- **What you are asked to do**
Render the following material again verbatim, leaving nothing out.

- **Supplied material**
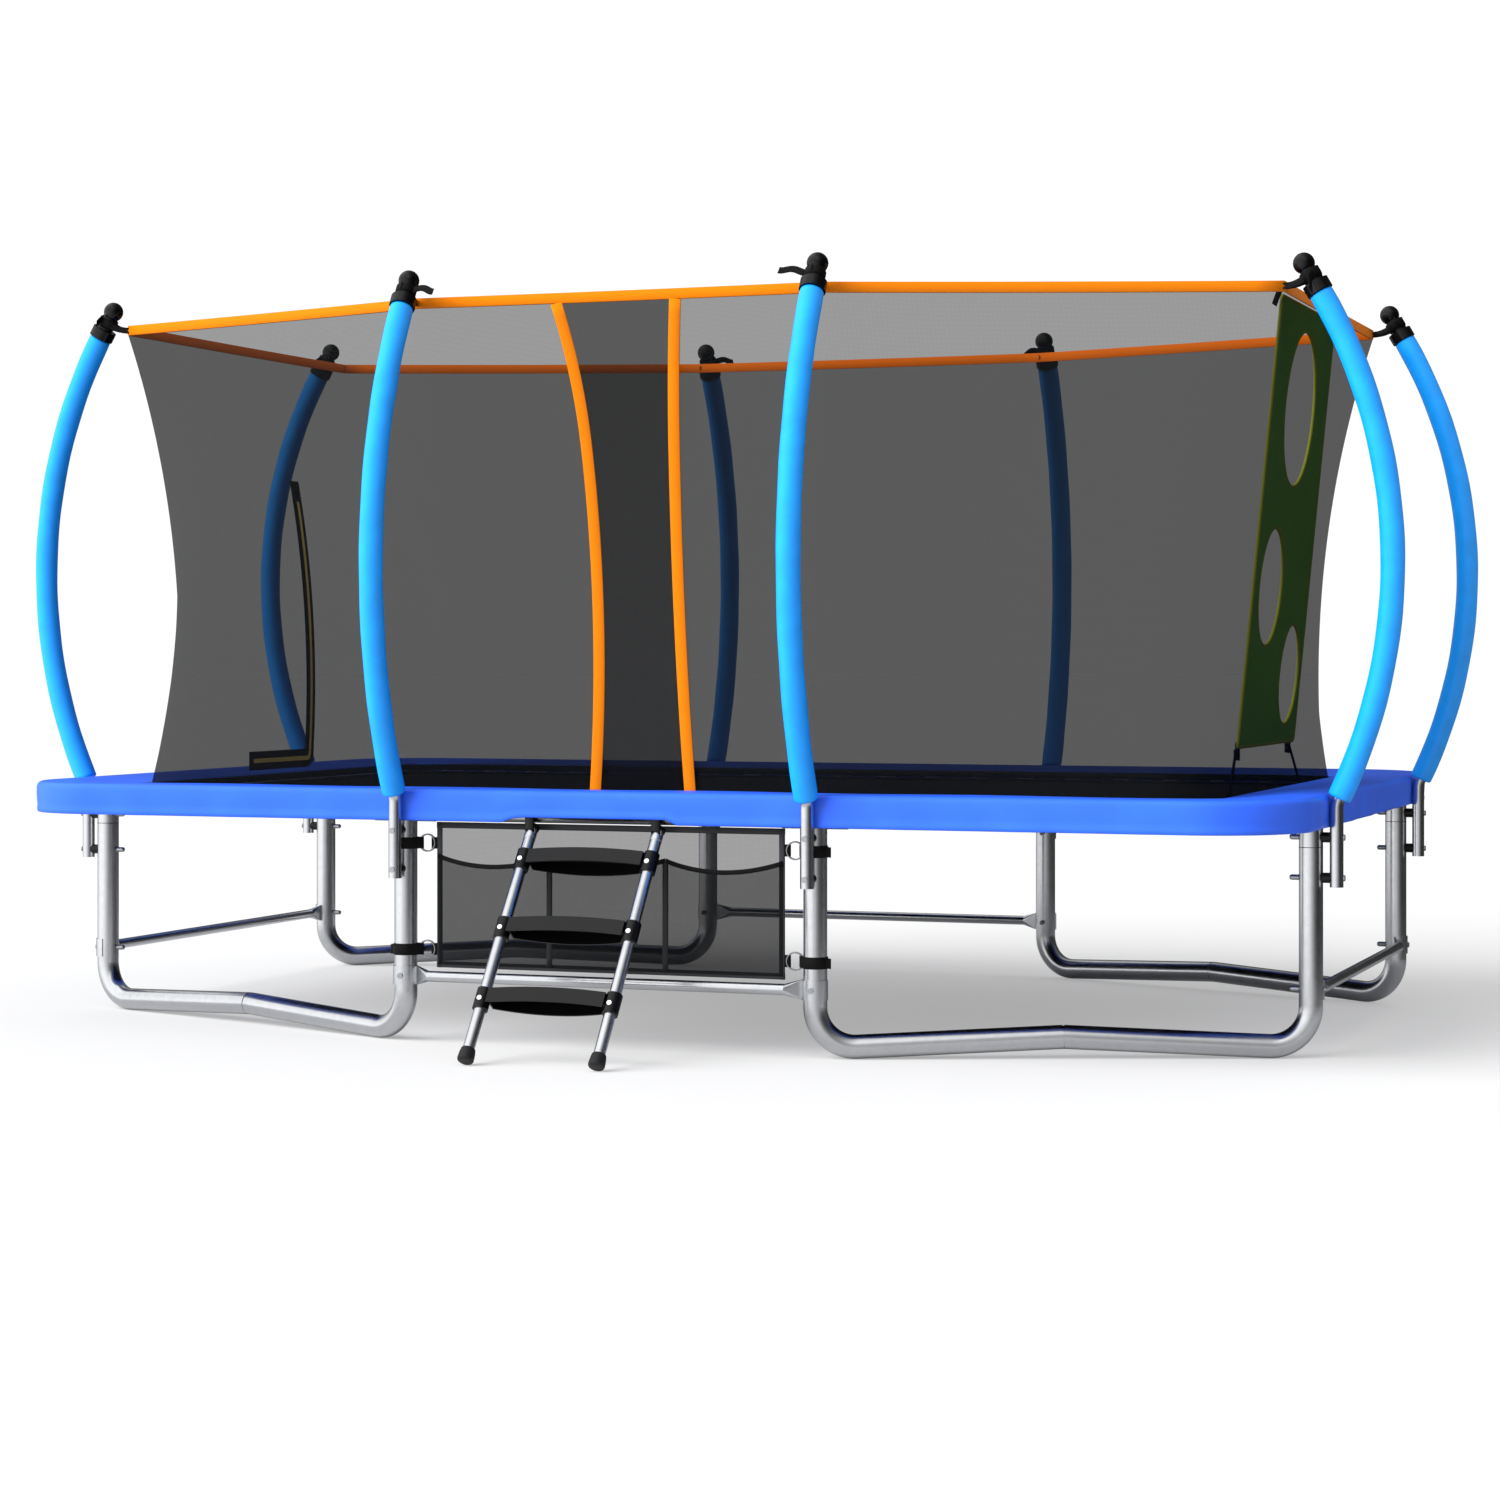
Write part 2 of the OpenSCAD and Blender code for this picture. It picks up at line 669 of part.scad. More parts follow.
// A long domed nut against the inner face of the leg
module dome_nut(z) {
    translate([-leg_r - fit, 0, z]) rotate([0, -90, 0]) difference() {
        union() {
            cylinder(d = nut_d, h = nut_len - nut_d / 2);
            translate([0, 0, nut_len - nut_d / 2]) sphere(d = nut_d);
        }
        translate([0, 0, -1]) cylinder(d = bolt_d + 2 * fit, h = nut_len / 2 + 2);
    }
}

module dome_nuts() {
    color(dark_steel) for (k = [0:7]) at_leg(k)
        for (z = [bolt_low_z, bolt_high_z, brace_z]) dome_nut(z);
}

// ---------------------------------------------------------------- bed

// A spring over a gap: its coil, and a hook at each end that turns down
module spring(gap, body) {
    body_x = gap - rail_hook_x - 22 - body;
    difference() {
        translate([0, 0, spring_z]) rod_x(body_x, body_x + body, spring_d);
        translate([0, 0, spring_z]) rod_x(body_x - 1, body_x + body + 1, spring_d - 2 * wire_d);
    }
    for (end = [[ring_reach - 9, body_x + 1], [body_x + body - 1, gap - rail_hook_x + 12]])
        translate([0, 0, hook_z]) rod_x(end[0], end[1], wire_d);
    translate([ring_reach - 9, 0, hook_z - hook_drop]) cylinder(d = wire_d, h = hook_drop + wire_d / 2);
    translate([gap - rail_hook_x + 12, 0, hook_z - hook_drop + 4])
        cylinder(d = wire_d, h = hook_drop + wire_d / 2 - 4);
}

module springs() {
    color(steel) in_quarters() {
        at_quarter_springs() spring(mat_gap, spring_len);
        translate([corner_mat_mid.x, corner_mat_mid.y, 0]) rotate([0, 0, corner_dir])
            translate([mat_corner_r, 0, 0])
                spring(corner_span - mat_corner_r, spring_len + corner_span - mat_corner_r - mat_gap);
    }
}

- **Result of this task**
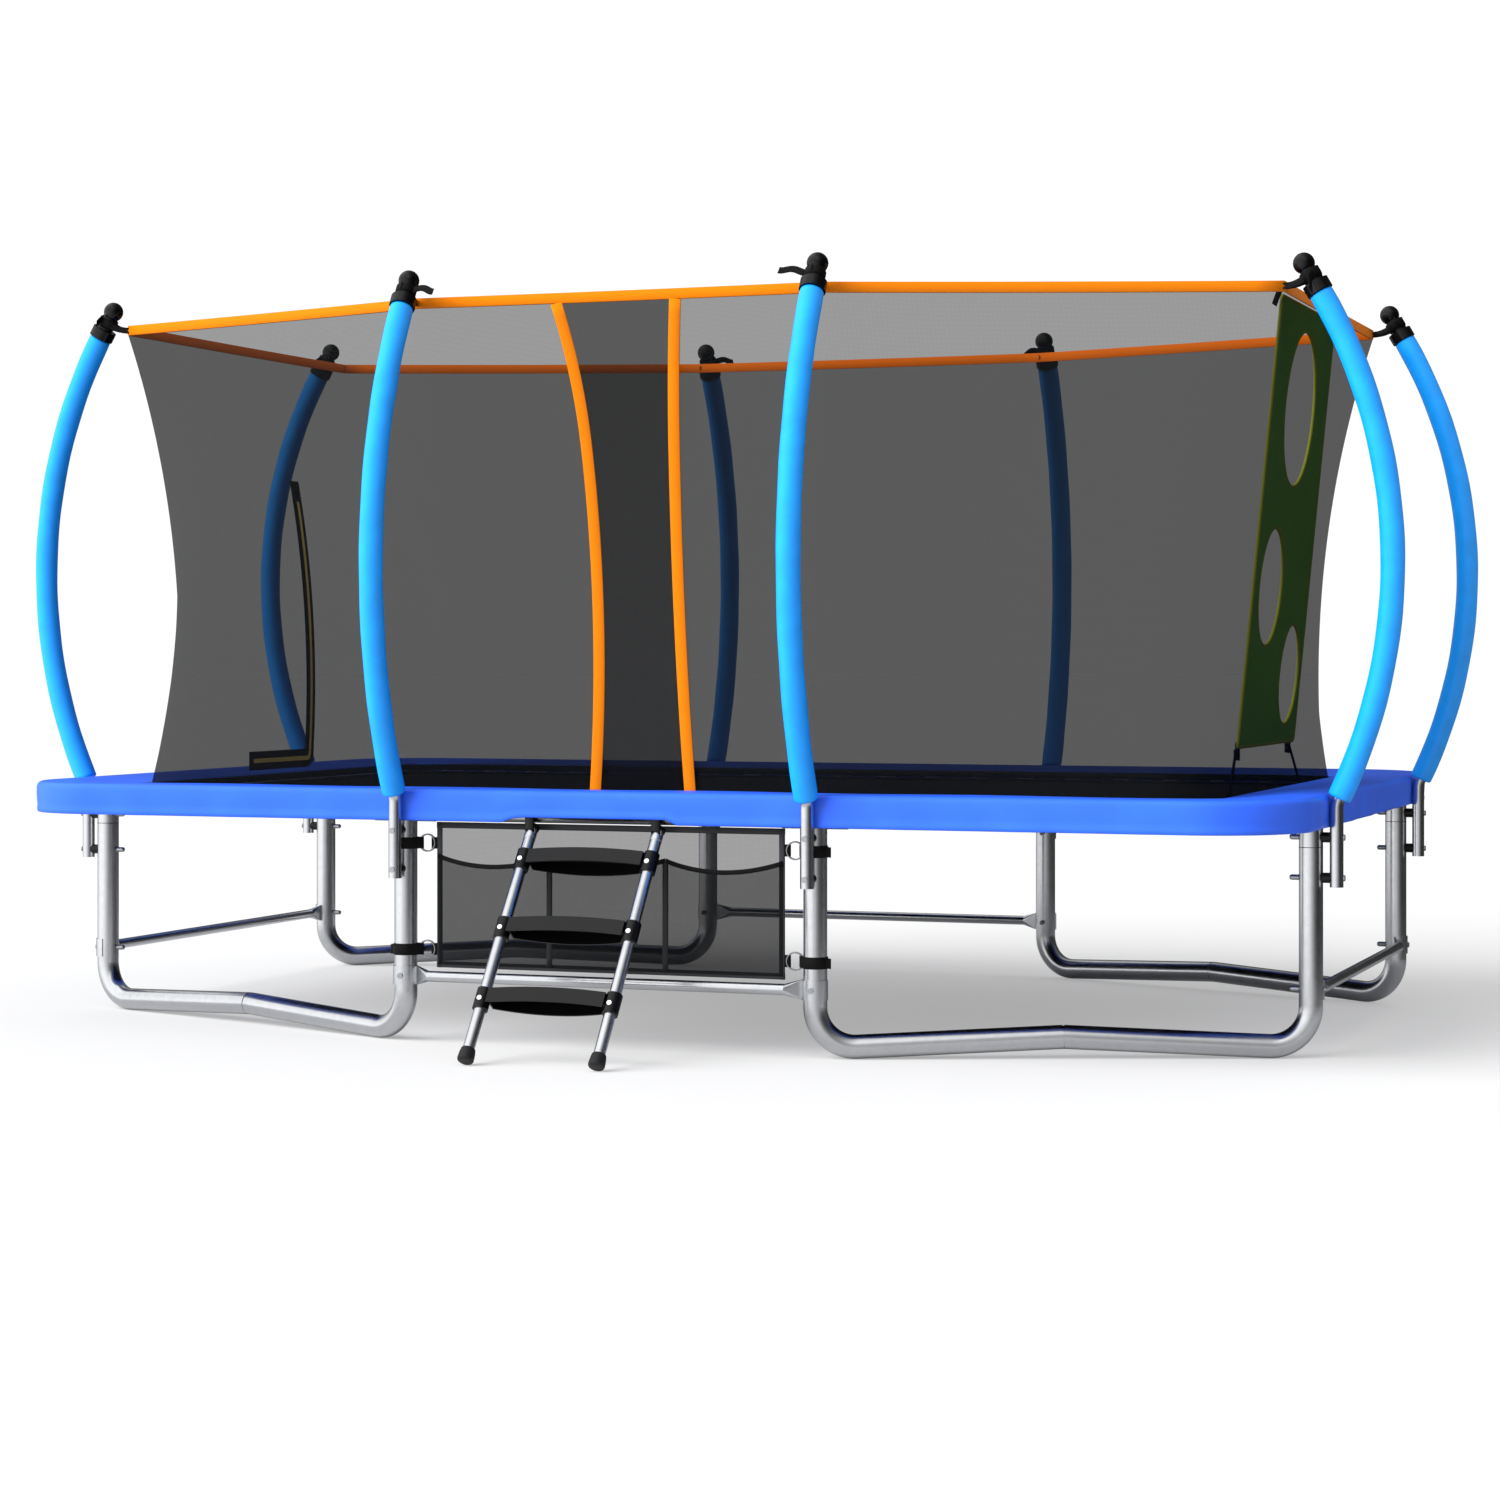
Write part 2 of the OpenSCAD and Blender code for this picture. It picks up at line 669 of part.scad. More parts follow.
// A long domed nut against the inner face of the leg
module dome_nut(z) {
    translate([-leg_r - fit, 0, z]) rotate([0, -90, 0]) difference() {
        union() {
            cylinder(d = nut_d, h = nut_len - nut_d / 2);
            translate([0, 0, nut_len - nut_d / 2]) sphere(d = nut_d);
        }
        translate([0, 0, -1]) cylinder(d = bolt_d + 2 * fit, h = nut_len / 2 + 2);
    }
}

module dome_nuts() {
    color(dark_steel) for (k = [0:7]) at_leg(k)
        for (z = [bolt_low_z, bolt_high_z, brace_z]) dome_nut(z);
}

// ---------------------------------------------------------------- bed

// A spring over a gap: its coil, and a hook at each end that turns down
module spring(gap, body) {
    body_x = gap - rail_hook_x - 22 - body;
    difference() {
        translate([0, 0, spring_z]) rod_x(body_x, body_x + body, spring_d);
        translate([0, 0, spring_z]) rod_x(body_x - 1, body_x + body + 1, spring_d - 2 * wire_d);
    }
    for (end = [[ring_reach - 9, body_x + 1], [body_x + body - 1, gap - rail_hook_x + 12]])
        translate([0, 0, hook_z]) rod_x(end[0], end[1], wire_d);
    translate([ring_reach - 9, 0, hook_z - hook_drop]) cylinder(d = wire_d, h = hook_drop + wire_d / 2);
    translate([gap - rail_hook_x + 12, 0, hook_z - hook_drop + 4])
        cylinder(d = wire_d, h = hook_drop + wire_d / 2 - 4);
}

module springs() {
    color(steel) in_quarters() {
        at_quarter_springs() spring(mat_gap, spring_len);
        translate([corner_mat_mid.x, corner_mat_mid.y, 0]) rotate([0, 0, corner_dir])
            translate([mat_corner_r, 0, 0])
                spring(corner_span - mat_corner_r, spring_len + corner_span - mat_corner_r - mat_gap);
    }
}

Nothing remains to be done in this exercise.